Während sich die Aischgründer Bierstraße auf den Steigerwald konzentriert und zwischen Bad Windsheim und Uehlfeld auf zirka fünfzig Kilometern mit sieben Familienbrauereien aufwartet, die im näheren Umfeld der B 470 zu finden sind und im Rahmen von 1- bis 3-Tages-Trips inklusive Bierseminar, Brennereiexkursion und Anzapfkurs geprüft werden können, geht die Bier- und Burgenstraße, 1977 in Kulmbach als Arbeitsgemeinschaft gegründet, bei einer Gesamtlänge von 500 Kilometern in die vollen. Hier braucht es nicht nur mehrere Fahrer, hier sind obendrein diverse Rast- und Rekreationsphasen angebracht.
In Passau beginnend, schlängelt man sich auf der B 85 nordwärts und macht beispielsweise in Amberg und Sulzbach-Rosenberg Station.
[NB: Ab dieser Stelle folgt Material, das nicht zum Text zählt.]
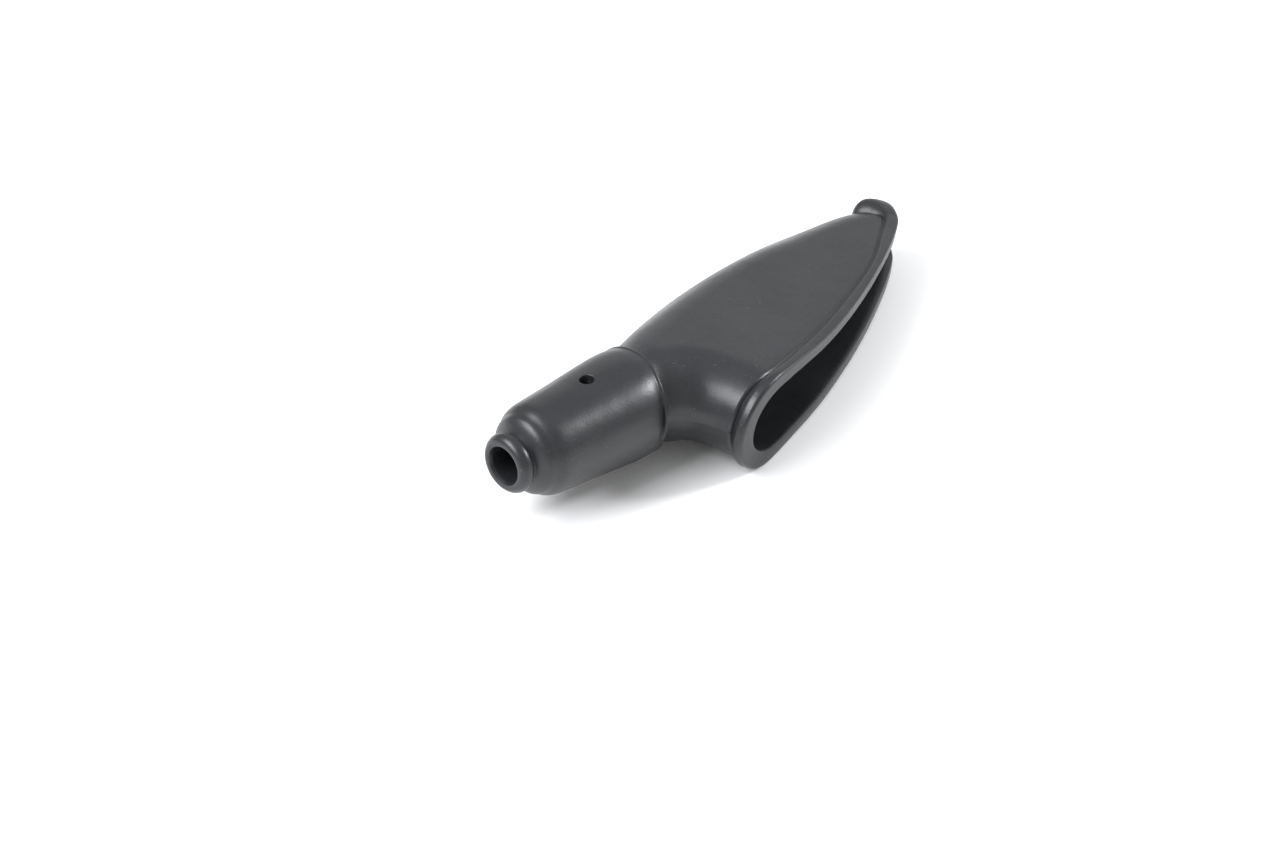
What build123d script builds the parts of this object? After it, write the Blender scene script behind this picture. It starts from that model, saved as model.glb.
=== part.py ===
from build123d import *
import os

# Rubber dust boot for a control cable and the lever it works.
# +X runs from the cable end to the tip of the hood, +Z is square to the flat cheeks,
# and the slit mouth faces -Y. The origin is on the sleeve's axis, in the cable end's face.
# All lengths are in millimetres.

# Cable end and sleeve, round about the X axis
BORE_R = 3.5
COLLAR_R = 5.8
COLLAR_FACE_R = 4.5
COLLAR_MID_X = 1.3
COLLAR_LENGTH = 2.8
COLLAR_GROOVE_R = 5.2
SHOULDER_X = 3.4
SHOULDER_STEP = 0.2
SHOULDER_MID = (5.2, 7.6)
SHOULDER_END_X = 9.0
SHOULDER_END_R = 9.15
SLEEVE_MID = (19.5, 9.9)
SLEEVE_MAX_R = 10.55
SLEEVE_MAX_X = 30.5
SLEEVE_ROUND = (32.3, 10.42)
SLEEVE_END_X = 33.2
SLEEVE_END_R = 9.9
SLEEVE_BORE_R = 7.8
SLEEVE_BORE_MID = (6.4, 5.6)
SLEEVE_BORE_END_X = 5.6
DRAIN_X = 20.7
DRAIN_R = 1.42
DRAIN_TURN = 4.5

# Neck
NECK_BORE_R = 6.6
NECK_GROOVE_R = 9.85
NECK_RING_R = 10.25
NECK_RING_X = 33.75
NECK_RING_HALF = 0.4
NECK_GROOVE_WIDTH = 0.15
NECK_END_R = 8.8
HOOD_START_X = 34.4

# Hood
WALL = 1.9
BEAD_PROUD = 1.1
BEAD_WIDTH = 3.0
LIP_WALL = 1.7
HALF_THICKNESS_AT_NECK = 10.3
HALF_THICKNESS_AT_TIP = 4.8
TIP_X = 120.0
LEAST_FLAT = 0.05

# Gap between the hood's frame and the two cheeks that spread
FLAP_GAP = 0.3
HINGE_START = (44.0, 4.0)
HINGE_END_X = 110.0
HINGE_SLOPE = 0.083
SIDE_LINE_END = (51.0, -21.5)
SIDE_LINE_SPREAD = 6.0
FRAME_SPLIT_Y = 1.0
BEAD_SPLIT_X = 80.0

THICKNESS_SLOPE = (HALF_THICKNESS_AT_NECK - HALF_THICKNESS_AT_TIP) / (TIP_X - HOOD_START_X)

# Room taken by the blocks that cut the hood
REACH = 60.0
BACK_CORNERS = [(100, 50), (20, 50), (20, -60), (30, -60)]
SLIT_CORNERS = [(90, 50), (20, 50), (20, -60), (140, -60)]
BLOCK = 200.0

# Stations of the hood: where each cross-section meets the side wall and the back fold
STATIONS = [
    ((34.4, -8.95), (34.4, 9.35)),
    ((38.2, -11.6), (50.0, 13.8)),
    ((39.6, -15.4), (66.0, 16.9)),
    ((40.4, -19.3), (84.0, 18.5)),
    ((40.9, -23.0), (104.0, 17.6)),
    ((41.3, -27.2), (124.0, 13.9)),
    ((41.5, -32.0), (136.0, 8.0)),
]

# Plan of the mouth's front face, from its corner to the end of the slit
MOUTH = [
    (40.0, -22.3),
    (50.0, -20.8),
    (60.0, -18.5),
    (70.0, -15.8),
    (82.0, -11.5),
    (95.0, -5.9),
    (109.0, 1.4),
    (115.0, 5.6),
]
MOUTH_START = (30.0, -24.0)
TIP_OUTLINE = [(118.4, 8.6), (119.8, 11.6), (118.9, 14.8), (116.0, 16.9), (112.4, 18.0), (108.0, 18.8)]
GROOVE_TIP = [(112.4, 6.5), (113.4, 9.6), (112.2, 12.6), (109.6, 15.4), (107.0, 20.0)]
SLIT_END = [(118.6, 8.0), (116.4, 10.6), (113.6, 12.4), (109.0, 13.6), (102.0, 14.4)]


def half_thickness(x):
    return HALF_THICKNESS_AT_NECK - THICKNESS_SLOPE * (x - HOOD_START_X)


def slot_wire(station, grow):
    """Upright slot with round ends, grown outwards by a given amount."""
    side = Vector(*station[0], 0)
    back = Vector(*station[1], 0)
    along = (back - side).normalized()
    side -= along * grow
    back += along * grow
    side_r = (half_thickness(side.X) + grow) / (1 + THICKNESS_SLOPE * along.X)
    back_r = (half_thickness(back.X) + grow) / (1 - THICKNESS_SLOPE * along.X)
    widest = (back - side).length / 2 - LEAST_FLAT
    side_r = min(side_r, widest)
    back_r = min(back_r, widest)
    low = side + along * side_r
    high = back - along * back_r
    up = Vector(0, 0, 1)
    edges = [
        Line(low + up * side_r, high + up * back_r),
        ThreePointArc(high + up * back_r, back, high - up * back_r),
        Line(high - up * back_r, low - up * side_r),
        ThreePointArc(low - up * side_r, side, low + up * side_r),
    ]
    return Wire([edge.edge() for edge in edges])


def hood_loft(grow):
    return Solid.make_loft([slot_wire(station, grow) for station in STATIONS])


def plan_region(curve_points, closing_points):
    """Tall block whose plan is bounded by a smooth curve and by straight closing lines."""
    curve = Spline(*[Vector(*point, 0) for point in curve_points])
    rest = Polyline(
        *[Vector(*point, 0) for point in [curve_points[-1]] + closing_points + [curve_points[0]]]
    )
    face = Face(Wire([curve.edge()] + list(rest.edges())))
    return extrude(face, amount=REACH, dir=(0, 0, 1), both=True)


def prism(points):
    face = Face(Wire.make_polygon([Vector(*point, 0) for point in points]))
    return extrude(face, amount=REACH, dir=(0, 0, 1), both=True)


def set_back(points, distance):
    """Points moved square to the mouth, into the hood."""
    moved = []
    for index, point in enumerate(points):
        before = points[max(index - 1, 0)]
        after = points[min(index + 1, len(points) - 1)]
        tangent = Vector(after[0] - before[0], after[1] - before[1], 0).normalized()
        moved.append((point[0] - tangent.Y * distance, point[1] + tangent.X * distance))
    return moved


def revolve_profile(edges):
    return revolve(Face(Wire([edge.edge() for edge in edges])), axis=Axis.X)


def make_cable_collar():
    edges = [
        Polyline((0, BORE_R), (0, COLLAR_FACE_R)),
        Spline(
            (0, COLLAR_FACE_R),
            (COLLAR_MID_X, COLLAR_R),
            (COLLAR_LENGTH, COLLAR_GROOVE_R),
            tangents=[(0.2, 1), (0, -1)],
        ),
        Line((COLLAR_LENGTH, COLLAR_GROOVE_R), (SHOULDER_X, COLLAR_GROOVE_R)),
        Line((SHOULDER_X, COLLAR_GROOVE_R), (SHOULDER_X, BORE_R)),
        Line((SHOULDER_X, BORE_R), (0, BORE_R)),
    ]
    return revolve_profile(edges)


def make_barrel_shoulder():
    edges = [
        Line((SHOULDER_X, BORE_R), (SHOULDER_X, COLLAR_GROOVE_R + SHOULDER_STEP)),
        Spline(
            (SHOULDER_X, COLLAR_GROOVE_R + SHOULDER_STEP),
            SHOULDER_MID,
            (SHOULDER_END_X, SHOULDER_END_R),
            tangents=[(0.3, 1), (1, 0.08)],
        ),
        Line((SHOULDER_END_X, SHOULDER_END_R), (SHOULDER_END_X, SLEEVE_BORE_R)),
        Spline(
            (SHOULDER_END_X, SLEEVE_BORE_R),
            SLEEVE_BORE_MID,
            (SLEEVE_BORE_END_X, BORE_R),
            tangents=[(-1, -0.2), (0, -1)],
        ),
        Line((SLEEVE_BORE_END_X, BORE_R), (SHOULDER_X, BORE_R)),
    ]
    return revolve_profile(edges)


def make_barrel_sleeve():
    edges = [
        Line((SHOULDER_END_X, SLEEVE_BORE_R), (SHOULDER_END_X, SHOULDER_END_R)),
        Spline(
            (SHOULDER_END_X, SHOULDER_END_R),
            SLEEVE_MID,
            (SLEEVE_MAX_X, SLEEVE_MAX_R),
            tangents=[(1, 0.07), (1, 0)],
        ),
        Spline(
            (SLEEVE_MAX_X, SLEEVE_MAX_R),
            SLEEVE_ROUND,
            (SLEEVE_END_X, SLEEVE_END_R),
            tangents=[(1, 0), (0.2, -1)],
        ),
        Line((SLEEVE_END_X, SLEEVE_END_R), (SLEEVE_END_X, SLEEVE_BORE_R)),
        Line((SLEEVE_END_X, SLEEVE_BORE_R), (SHOULDER_END_X, SLEEVE_BORE_R)),
    ]
    sleeve = revolve_profile(edges)
    drill = Cylinder(DRAIN_R, SLEEVE_MAX_R, align=(Align.CENTER, Align.CENTER, Align.MIN))
    return sleeve - Pos(DRAIN_X, 0, 0) * Rot(-DRAIN_TURN, 0, 0) * drill


def make_neck_web():
    """Short flexible ring between the sleeve and the hood, with a raised rib round it."""
    groove_end = SLEEVE_END_X + NECK_GROOVE_WIDTH
    rib_end = (NECK_RING_X + NECK_RING_HALF, NECK_GROOVE_R)
    edges = [
        Polyline((SLEEVE_END_X, NECK_BORE_R), (SLEEVE_END_X, NECK_GROOVE_R), (groove_end, NECK_GROOVE_R)),
        ThreePointArc((groove_end, NECK_GROOVE_R), (NECK_RING_X, NECK_RING_R), rib_end),
        Polyline(
            rib_end,
            (HOOD_START_X, NECK_END_R),
            (HOOD_START_X, NECK_BORE_R),
            (SLEEVE_END_X, NECK_BORE_R),
        ),
    ]
    wires = [edge for part in edges for edge in part.edges()]
    return revolve(Face(Wire(wires)), axis=Axis.X)


def save(name, shape):
    solids = shape.solids()
    body = solids[0] if len(solids) == 1 else Compound(children=list(solids))
    export_step(body, f"parts/{name}.step")
    print(name, len(solids), round(body.volume, 1))


def main():
    os.makedirs("parts", exist_ok=True)

    groove = set_back(MOUTH, BEAD_WIDTH)[:-1]
    groove_start = (MOUTH_START[0], MOUTH_START[1] + BEAD_WIDTH)
    inside_mouth = plan_region([MOUTH_START] + MOUTH + TIP_OUTLINE, BACK_CORNERS)
    inside_groove = plan_region([groove_start] + groove + GROOVE_TIP, BACK_CORNERS)
    slit_room = plan_region(SLIT_END, SLIT_CORNERS)

    hollow = hood_loft(-WALL) & slit_room
    lip_hollow = hood_loft(-LIP_WALL) & slit_room
    wall = (hood_loft(0) - hollow) & inside_groove
    bead = ((hood_loft(BEAD_PROUD) - lip_hollow) & inside_mouth) - inside_groove

    hinge_end = (HINGE_END_X, HINGE_START[1] + HINGE_SLOPE * (HINGE_END_X - HINGE_START[0]))
    far_out = -REACH
    flap_plan = [
        HINGE_START,
        hinge_end,
        (HINGE_END_X, far_out),
        (SIDE_LINE_END[0] + SIDE_LINE_SPREAD, far_out),
        SIDE_LINE_END,
    ]
    flaps = prism(flap_plan)
    gap = FLAP_GAP
    around_flaps = prism(
        [
            (HINGE_START[0] - gap, HINGE_START[1] + gap),
            (hinge_end[0] + gap, hinge_end[1] + gap),
            (HINGE_END_X + gap, far_out),
            (SIDE_LINE_END[0] + SIDE_LINE_SPREAD - gap, far_out),
            (SIDE_LINE_END[0] - gap, SIDE_LINE_END[1]),
        ]
    )
    upper_half = Pos(TIP_X / 2, 0, REACH / 2) * Box(BLOCK, BLOCK, REACH)
    lower_half = Pos(TIP_X / 2, 0, -REACH / 2) * Box(BLOCK, BLOCK, REACH)
    corner_side = Pos(BEAD_SPLIT_X - BLOCK / 2, 0, 0) * Box(BLOCK, BLOCK, BLOCK)
    fold_side = Pos(TIP_X / 2, FRAME_SPLIT_Y + BLOCK / 2, 0) * Box(BLOCK, BLOCK, BLOCK)

    frame_wall = wall - around_flaps
    frame_bead = bead - around_flaps
    flap_wall = wall & flaps
    flap_bead = bead & flaps

    save("cable_collar", make_cable_collar())
    save("barrel_shoulder", make_barrel_shoulder())
    save("barrel_sleeve", make_barrel_sleeve())
    save("neck_web", make_neck_web())
    save("back_fold", frame_wall & fold_side)
    save("side_wall", frame_wall - fold_side)
    save("corner_bead", frame_bead & corner_side)
    save("tip_cap", frame_bead - corner_side)
    save("upper_cheek", flap_wall & upper_half)
    save("lower_cheek", flap_wall & lower_half)
    save("upper_lip", flap_bead & upper_half)
    save("lower_lip", flap_bead & lower_half)


main()
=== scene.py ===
import math

import bpy
import numpy as np
from mathutils import Matrix, Vector


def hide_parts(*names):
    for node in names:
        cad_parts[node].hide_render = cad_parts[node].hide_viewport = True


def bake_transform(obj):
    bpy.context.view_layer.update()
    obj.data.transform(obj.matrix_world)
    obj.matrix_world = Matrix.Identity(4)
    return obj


# A moulded rubber dust boot: a round sleeve with a cable collar, a neck, and a flat hollow
# hood with a beaded slit mouth. Shapes are worked out in millimetres and scaled to metres.

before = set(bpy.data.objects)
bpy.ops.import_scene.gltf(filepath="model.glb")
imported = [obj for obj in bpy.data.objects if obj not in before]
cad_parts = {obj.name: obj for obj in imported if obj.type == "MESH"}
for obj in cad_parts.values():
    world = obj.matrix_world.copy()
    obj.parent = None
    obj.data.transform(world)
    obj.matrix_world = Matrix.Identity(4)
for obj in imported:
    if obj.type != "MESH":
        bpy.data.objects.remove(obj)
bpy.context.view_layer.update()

MM = 0.001

# Sleeve, as (x, radius) stations from the cable end to the neck
BORE_R = 3.5
OUTER_PROFILE = [
    (0.0, 4.22), (0.02, 4.6), (0.14, 4.9), (0.4, 5.25), (0.8, 5.54), (1.3, 5.74), (1.9, 5.78),
    (2.4, 5.62), (2.75, 5.35), (3.0, 5.1), (3.2, 4.98), (3.4, 5.05), (3.6, 5.4), (3.85, 5.85),
    (4.2, 6.55), (4.6, 7.12), (5.0, 7.48), (5.35, 7.67), (5.65, 7.77), (5.95, 7.89), (6.25, 8.06),
    (6.6, 8.3), (7.0, 8.55), (7.5, 8.77), (8.1, 8.94), (8.8, 9.05), (9.6, 9.13),
    (10.5, 9.2), (13.0, 9.38), (17.5, 9.69),
]
OUTER_END = [
    (24.0, 10.22), (26.5, 10.42), (28.6, 10.54), (30.0, 10.57), (31.0, 10.55), (31.8, 10.5),
    (32.4, 10.43), (32.75, 10.39), (33.0, 10.36), (33.15, 10.35), (33.27, 10.37), (33.4, 10.42),
    (33.55, 10.48), (33.7, 10.49), (33.88, 10.42), (34.02, 10.22), (34.12, 9.9),
    (34.2, 9.5), (34.3, 9.1), (34.5, 8.8), (34.8, 8.7), (35.4, 8.7), (36.0, 8.7),
]
INNER_START = [
    (36.0, 6.6), (35.2, 6.6), (34.4, 6.6), (33.6, 6.6), (32.6, 6.9), (31.4, 7.5), (30.0, 7.8),
    (27.0, 7.8), (24.0, 7.8),
]
INNER_END = [
    (17.5, 7.75), (11.0, 7.4), (8.0, 6.6), (6.2, 5.0), (5.6, 3.9), (5.3, BORE_R), (2.6, BORE_R),
    (0.95, BORE_R), (0.7, 3.56), (0.1, 3.84),
]
SLEEVE_TURNS = 144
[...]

Ein Stopp bei Sperber-Bräu im Zentrum Sulzbach-Rosenbergs (Rosenberger Straße 14) kann nicht schaden. Die Weisheiten der Schafkopfrunden sind unerschütterlich, wie Eckhard Henscheid mehrfach überlieferte. Vorher allerdings zieht bereits das Amberger Rathaus in Bann, ein gotisches Schmuckstück, das einen drei- bis vierfachen Toast mit der legendären Falk-Weiße verdient, einem Hefeweizen, das heute und nicht minder cremig durch die örtliche Brauerei Bruckmüller hergestellt wird.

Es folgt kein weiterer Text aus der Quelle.